Aujourd’hui, la question de l’homosexualité s’est presque banalisée en France ou aux Etats-Unis, malgré des courants conservateurs plus ou moins importants selon les pays. Vingt ans après la chute du communisme, la République tchèque semble s’être mise au diapason :

« Je ne crois pas que ce soit un sujet tabou, au contraire. Je crois que le sujet de l’homosexualité, de la vie des gays et des lesbiennes, les problèmes qu’ils rencontrent font aujourd’hui partie intégrante du débat public. Il n’y a pas (en République tchèque, ndlr) de force qui essaie d’empêcher les gays et les lesbiennes d’avoir accès à l’espace public pour présenter leurs exigences. Il reste quelques éléments que la communauté homosexuelle voudrait voir améliorer. Mais le cadre légal, aujourd’hui, en général, ne pose pas d’obstacle sérieux lorsque deux homosexuels veulent vivre ensemble et veulent officialiser leur relation. ».

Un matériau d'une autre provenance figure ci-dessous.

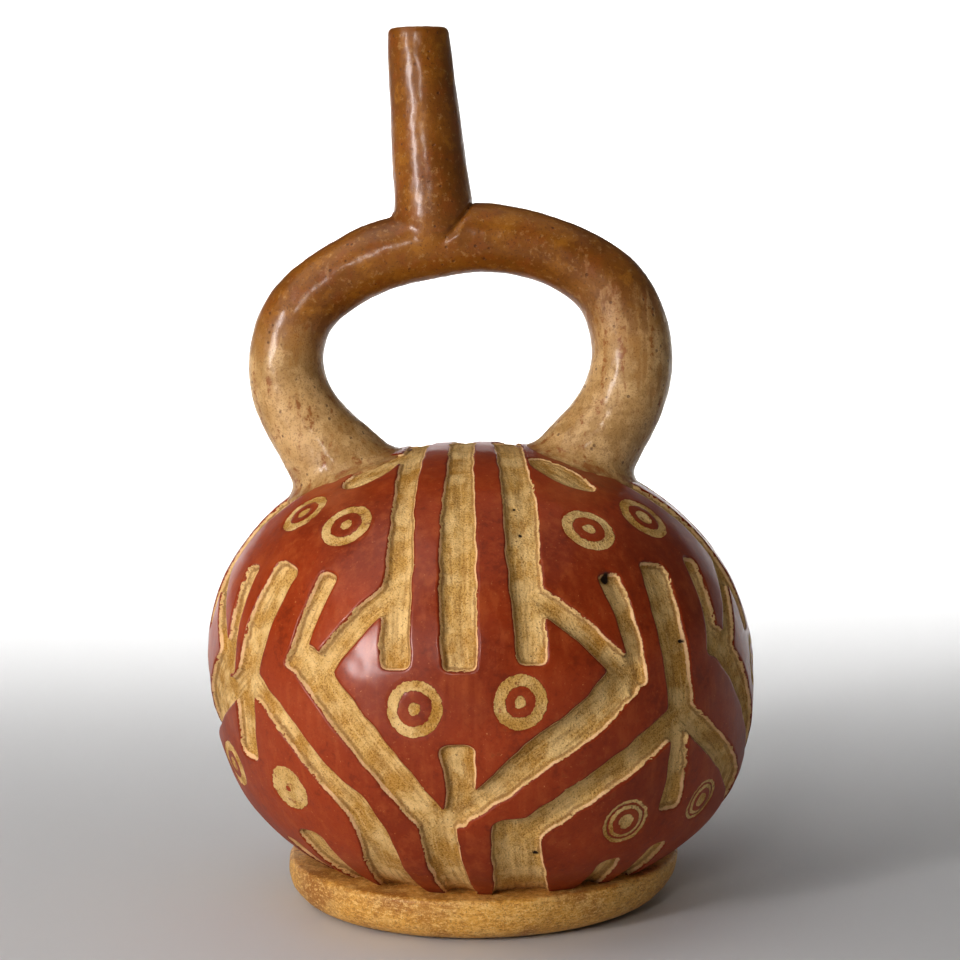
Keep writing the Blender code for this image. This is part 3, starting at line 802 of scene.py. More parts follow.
@dataclass
class CarvedBody:
    """The round body with its carved skin, one closed mesh."""

    radius: float = 75.6
    base_radius: float = 48.6
    rise: float = 61.3
    belly: float = 53.0
    fullness: tuple[float, float] = (2.11, 2.43)
    foot_height: float = 12.5
    base_cover: float = 4.5
    crown_shift: float = 2.7
    carve_depth: float = 1.95
    crown_carve_depth: float = 0.6
    deepens: tuple[float, float] = (0.10, 0.40)
    floor_flatness: float = 0.64  # 1 for a flat floor, less for a hollow one
    figure_turns: tuple[float, ...] = (-97.0, -5.0, 89.0, 176.0)
    figure_pitch: float = 94.0
    stripe_crown_x: tuple[float, ...] = (-13.8, -1.5, 10.5)
    arm_edge_down: float = 25.0
    corner: float = 0.43  # rounding of a stroke's end, as a share of its half width
    hand_wobble: float = 0.15
    eye_wobble: float = 0.17
    pit_depth: float = 0.7
    scrape_depth: float = 0.22  # of the eyes' rings and pupils
    facet_width: float = 3.3  # of the gouge's marks in a floor
    facet_depth: float = 0.13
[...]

A paraître bientôt, un ouvrage reprenant les recherches de Jan Seidl et d’un collectif d’historiens constitue une grande première dans ce domaine : « Cet ouvrage représente l’ensemble le plus complet comportant les résultats de recherches sur l’homosexualité du point de vue des sciences sociales. Une monographie assez volumineuse a été publiée en 2000, qui s’appelle Gay Historia. Elle a l’ambition de couvrir l’histoire de l’homosexualité depuis l’Antiquité jusqu’à nos jours et dans le monde entier. C’est un ouvrage très général, les pays tchèques y ont une place assez limitée, et surtout il s’agit d’un livre de vulgarisation sur le sujet et non d’un ouvrage académique. »

Le livre de collectif de Jan Seidl est quant à lui fraîchement émoulu du cadre universitaire et constitue un apport sans précédent. Il sera publié en tchèque, avec quelques résumés en anglais toutefois.